_DIRECTIONS_. Copy out every record below, word for word.

>>>

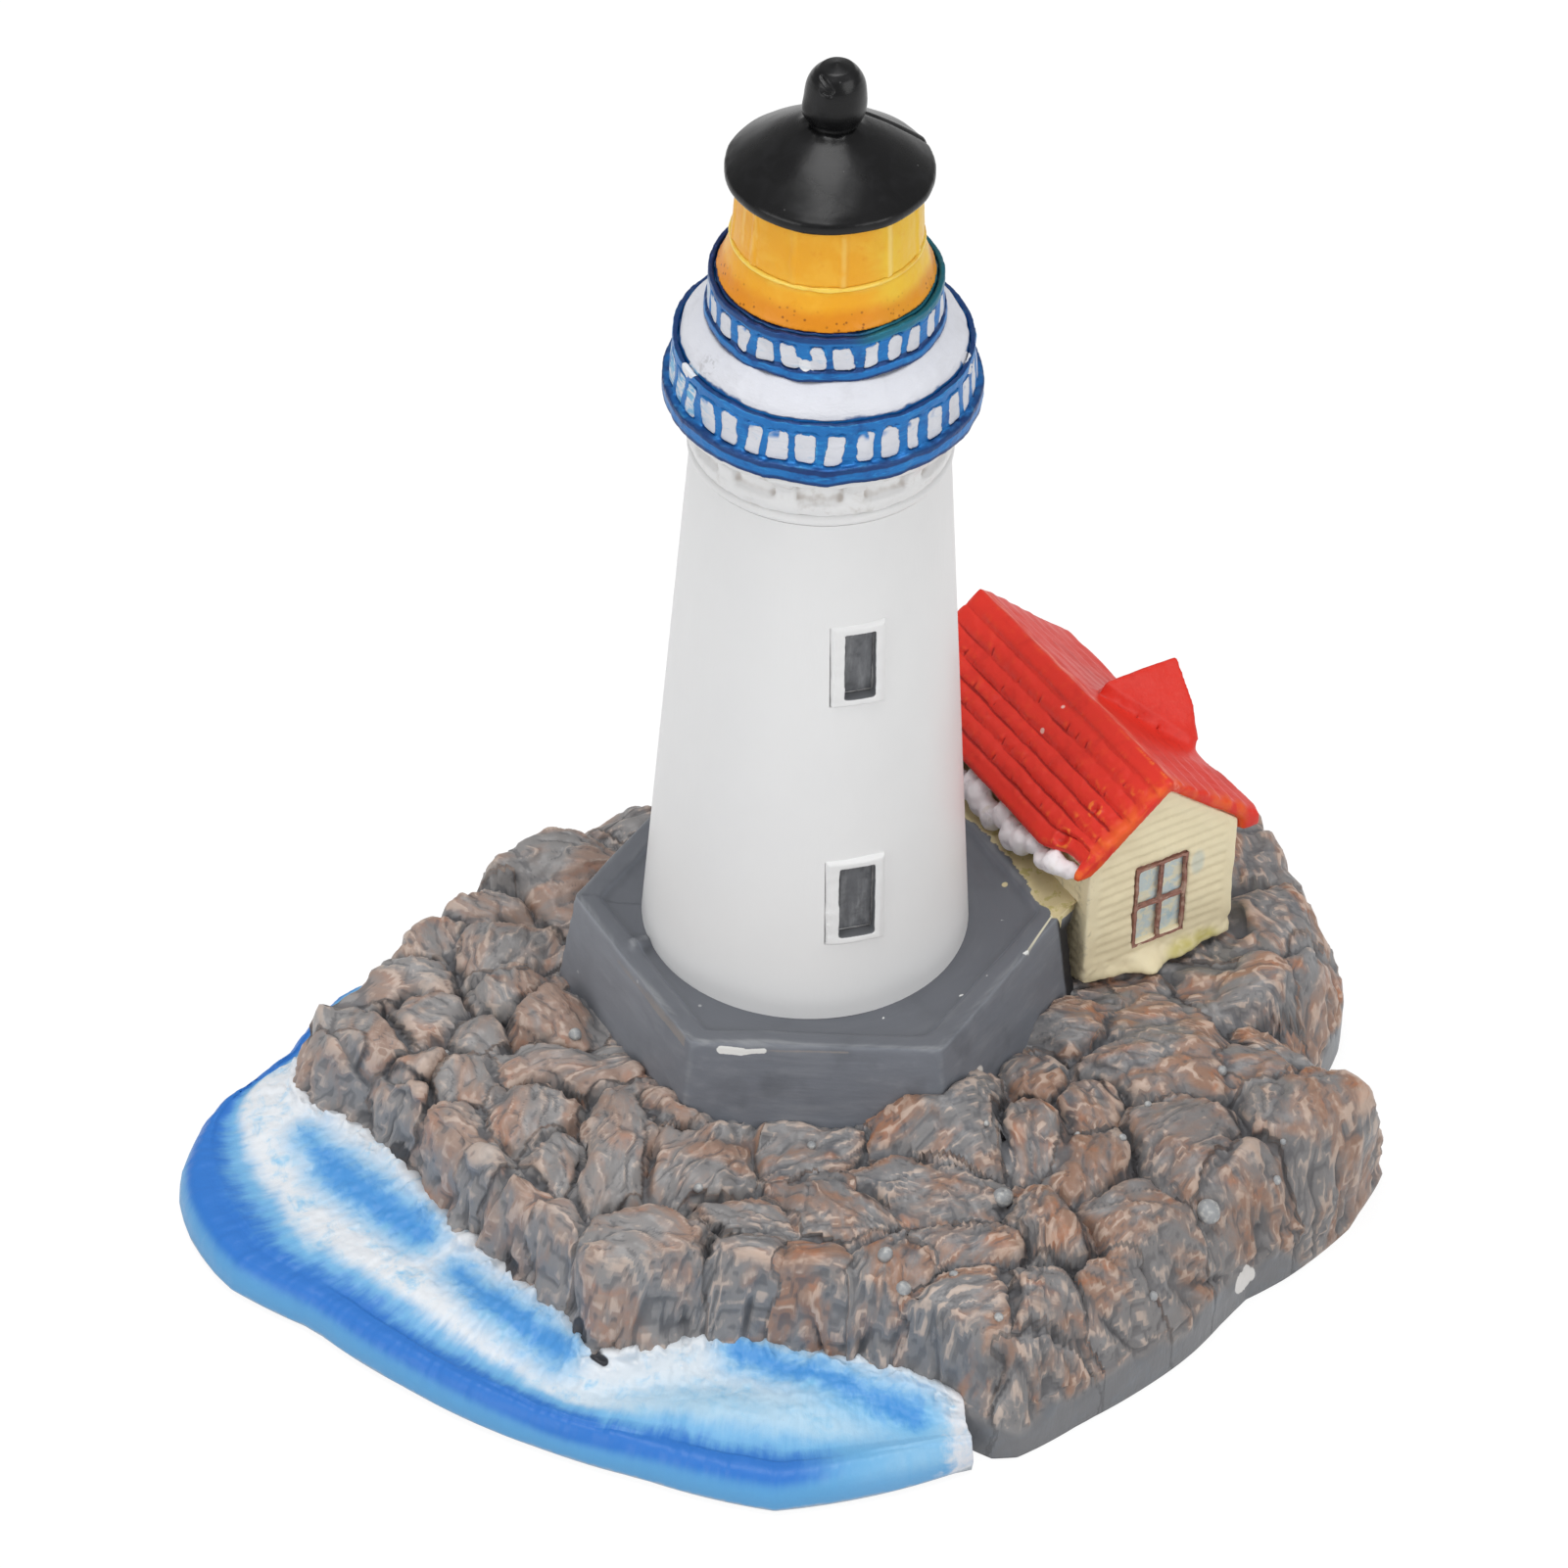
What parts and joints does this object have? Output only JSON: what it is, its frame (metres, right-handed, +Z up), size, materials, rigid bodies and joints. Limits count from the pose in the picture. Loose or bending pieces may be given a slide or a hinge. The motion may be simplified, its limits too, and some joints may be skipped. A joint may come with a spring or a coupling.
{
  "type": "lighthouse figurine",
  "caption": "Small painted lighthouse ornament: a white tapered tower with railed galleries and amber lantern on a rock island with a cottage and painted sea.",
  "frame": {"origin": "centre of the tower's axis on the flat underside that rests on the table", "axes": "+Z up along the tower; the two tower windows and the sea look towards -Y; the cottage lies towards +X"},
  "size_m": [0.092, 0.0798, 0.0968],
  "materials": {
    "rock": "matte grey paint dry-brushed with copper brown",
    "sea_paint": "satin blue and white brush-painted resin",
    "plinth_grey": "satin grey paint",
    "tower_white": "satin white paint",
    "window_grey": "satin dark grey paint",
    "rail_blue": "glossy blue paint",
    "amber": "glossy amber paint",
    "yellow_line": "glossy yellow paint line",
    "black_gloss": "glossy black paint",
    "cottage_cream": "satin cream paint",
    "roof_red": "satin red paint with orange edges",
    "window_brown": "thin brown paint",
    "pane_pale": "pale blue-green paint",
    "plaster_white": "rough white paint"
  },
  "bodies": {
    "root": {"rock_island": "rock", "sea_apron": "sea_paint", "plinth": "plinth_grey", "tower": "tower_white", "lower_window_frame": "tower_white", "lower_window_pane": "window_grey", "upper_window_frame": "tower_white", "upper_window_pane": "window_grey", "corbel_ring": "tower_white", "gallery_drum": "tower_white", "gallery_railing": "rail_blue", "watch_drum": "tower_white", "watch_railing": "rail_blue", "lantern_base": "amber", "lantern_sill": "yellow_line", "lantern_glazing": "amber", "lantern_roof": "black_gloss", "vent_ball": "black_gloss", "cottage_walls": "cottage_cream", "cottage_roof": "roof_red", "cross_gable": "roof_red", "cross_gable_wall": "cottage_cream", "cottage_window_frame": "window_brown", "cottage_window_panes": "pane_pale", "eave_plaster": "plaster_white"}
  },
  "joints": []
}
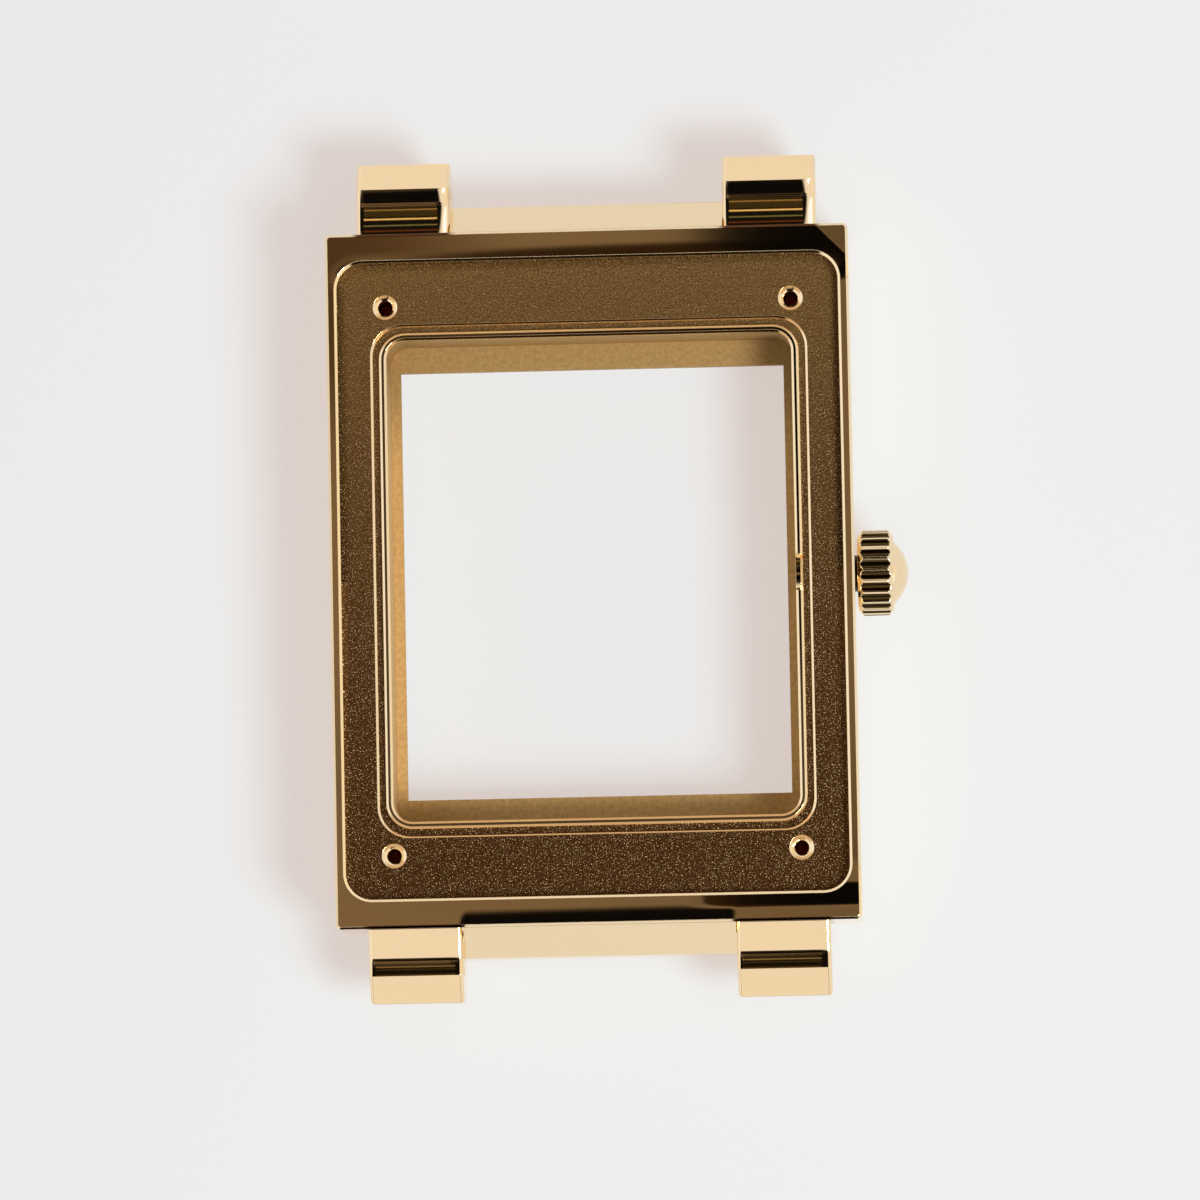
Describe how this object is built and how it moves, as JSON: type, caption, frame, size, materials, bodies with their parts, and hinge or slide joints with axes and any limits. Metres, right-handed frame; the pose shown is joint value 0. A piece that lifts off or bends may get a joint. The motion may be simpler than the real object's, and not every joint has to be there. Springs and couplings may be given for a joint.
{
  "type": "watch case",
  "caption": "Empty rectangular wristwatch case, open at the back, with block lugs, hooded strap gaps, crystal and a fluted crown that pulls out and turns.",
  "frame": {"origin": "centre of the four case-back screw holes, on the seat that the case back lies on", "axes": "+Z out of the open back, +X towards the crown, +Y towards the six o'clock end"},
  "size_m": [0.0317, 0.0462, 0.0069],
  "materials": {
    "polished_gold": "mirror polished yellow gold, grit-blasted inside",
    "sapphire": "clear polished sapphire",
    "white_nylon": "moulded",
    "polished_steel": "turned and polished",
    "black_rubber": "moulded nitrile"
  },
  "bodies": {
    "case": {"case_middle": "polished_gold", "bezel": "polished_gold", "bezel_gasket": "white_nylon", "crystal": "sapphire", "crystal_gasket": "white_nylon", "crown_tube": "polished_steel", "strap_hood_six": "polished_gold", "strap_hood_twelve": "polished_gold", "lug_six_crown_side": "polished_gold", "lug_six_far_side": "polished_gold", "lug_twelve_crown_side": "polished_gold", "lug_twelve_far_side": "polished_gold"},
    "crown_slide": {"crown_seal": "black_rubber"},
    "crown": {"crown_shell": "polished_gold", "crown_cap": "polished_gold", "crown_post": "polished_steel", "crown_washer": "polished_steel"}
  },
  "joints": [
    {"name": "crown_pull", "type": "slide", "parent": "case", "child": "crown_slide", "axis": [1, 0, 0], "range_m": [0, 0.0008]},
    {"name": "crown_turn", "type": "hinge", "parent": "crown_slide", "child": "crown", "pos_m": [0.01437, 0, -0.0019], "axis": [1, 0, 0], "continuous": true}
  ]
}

<<<

_SOLVED EXERCISE_.
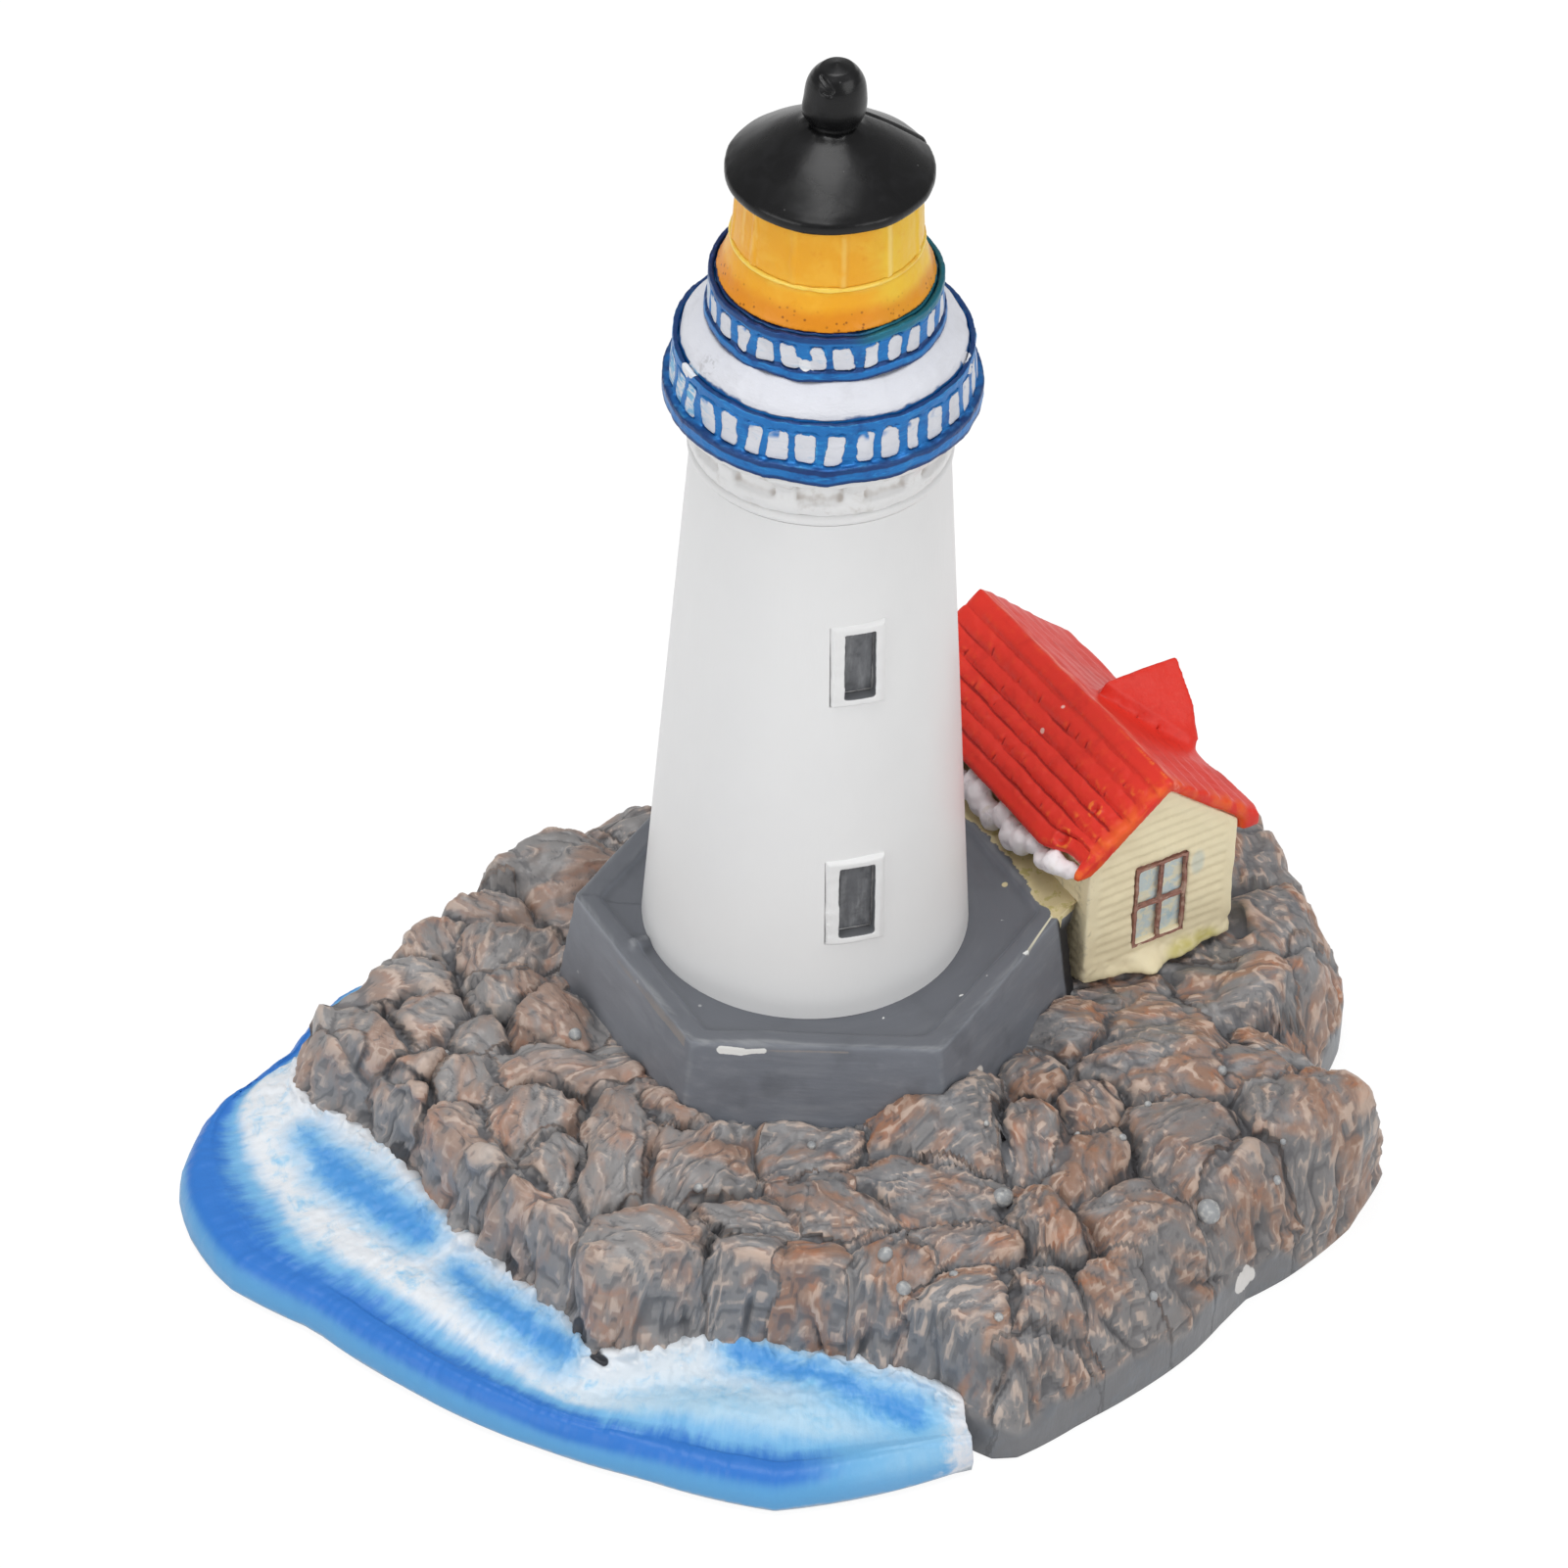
What parts and joints does this object have? Output only JSON: what it is, its frame (metres, right-handed, +Z up), size, materials, rigid bodies and joints. Limits count from the pose in the picture. Loose or bending pieces may be given a slide or a hinge. The motion may be simplified, its limits too, and some joints may be skipped. A joint may come with a spring or a coupling.
{
  "type": "lighthouse figurine",
  "caption": "Small painted lighthouse ornament: a white tapered tower with railed galleries and amber lantern on a rock island with a cottage and painted sea.",
  "frame": {"origin": "centre of the tower's axis on the flat underside that rests on the table", "axes": "+Z up along the tower; the two tower windows and the sea look towards -Y; the cottage lies towards +X"},
  "size_m": [0.092, 0.0798, 0.0968],
  "materials": {
    "rock": "matte grey paint dry-brushed with copper brown",
    "sea_paint": "satin blue and white brush-painted resin",
    "plinth_grey": "satin grey paint",
    "tower_white": "satin white paint",
    "window_grey": "satin dark grey paint",
    "rail_blue": "glossy blue paint",
    "amber": "glossy amber paint",
    "yellow_line": "glossy yellow paint line",
    "black_gloss": "glossy black paint",
    "cottage_cream": "satin cream paint",
    "roof_red": "satin red paint with orange edges",
    "window_brown": "thin brown paint",
    "pane_pale": "pale blue-green paint",
    "plaster_white": "rough white paint"
  },
  "bodies": {
    "root": {"rock_island": "rock", "sea_apron": "sea_paint", "plinth": "plinth_grey", "tower": "tower_white", "lower_window_frame": "tower_white", "lower_window_pane": "window_grey", "upper_window_frame": "tower_white", "upper_window_pane": "window_grey", "corbel_ring": "tower_white", "gallery_drum": "tower_white", "gallery_railing": "rail_blue", "watch_drum": "tower_white", "watch_railing": "rail_blue", "lantern_base": "amber", "lantern_sill": "yellow_line", "lantern_glazing": "amber", "lantern_roof": "black_gloss", "vent_ball": "black_gloss", "cottage_walls": "cottage_cream", "cottage_roof": "roof_red", "cross_gable": "roof_red", "cross_gable_wall": "cottage_cream", "cottage_window_frame": "window_brown", "cottage_window_panes": "pane_pale", "eave_plaster": "plaster_white"}
  },
  "joints": []
}
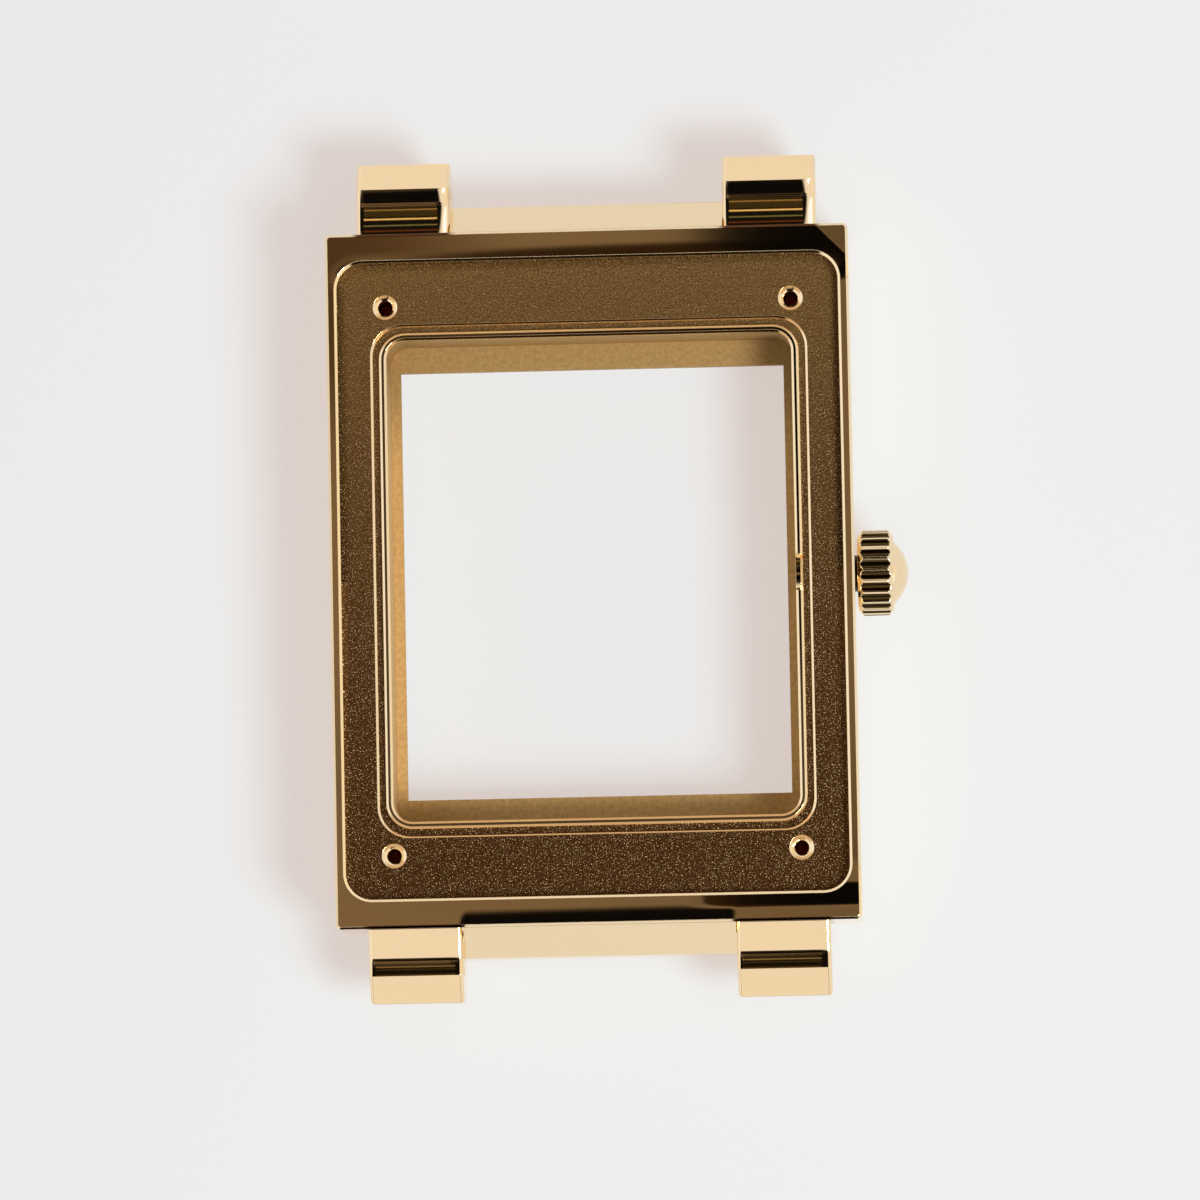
Describe how this object is built and how it moves, as JSON: type, caption, frame, size, materials, bodies with their parts, and hinge or slide joints with axes and any limits. Metres, right-handed frame; the pose shown is joint value 0. A piece that lifts off or bends may get a joint. The motion may be simpler than the real object's, and not every joint has to be there. Springs and couplings may be given for a joint.
{
  "type": "watch case",
  "caption": "Empty rectangular wristwatch case, open at the back, with block lugs, hooded strap gaps, crystal and a fluted crown that pulls out and turns.",
  "frame": {"origin": "centre of the four case-back screw holes, on the seat that the case back lies on", "axes": "+Z out of the open back, +X towards the crown, +Y towards the six o'clock end"},
  "size_m": [0.0317, 0.0462, 0.0069],
  "materials": {
    "polished_gold": "mirror polished yellow gold, grit-blasted inside",
    "sapphire": "clear polished sapphire",
    "white_nylon": "moulded",
    "polished_steel": "turned and polished",
    "black_rubber": "moulded nitrile"
  },
  "bodies": {
    "case": {"case_middle": "polished_gold", "bezel": "polished_gold", "bezel_gasket": "white_nylon", "crystal": "sapphire", "crystal_gasket": "white_nylon", "crown_tube": "polished_steel", "strap_hood_six": "polished_gold", "strap_hood_twelve": "polished_gold", "lug_six_crown_side": "polished_gold", "lug_six_far_side": "polished_gold", "lug_twelve_crown_side": "polished_gold", "lug_twelve_far_side": "polished_gold"},
    "crown_slide": {"crown_seal": "black_rubber"},
    "crown": {"crown_shell": "polished_gold", "crown_cap": "polished_gold", "crown_post": "polished_steel", "crown_washer": "polished_steel"}
  },
  "joints": [
    {"name": "crown_pull", "type": "slide", "parent": "case", "child": "crown_slide", "axis": [1, 0, 0], "range_m": [0, 0.0008]},
    {"name": "crown_turn", "type": "hinge", "parent": "crown_slide", "child": "crown", "pos_m": [0.01437, 0, -0.0019], "axis": [1, 0, 0], "continuous": true}
  ]
}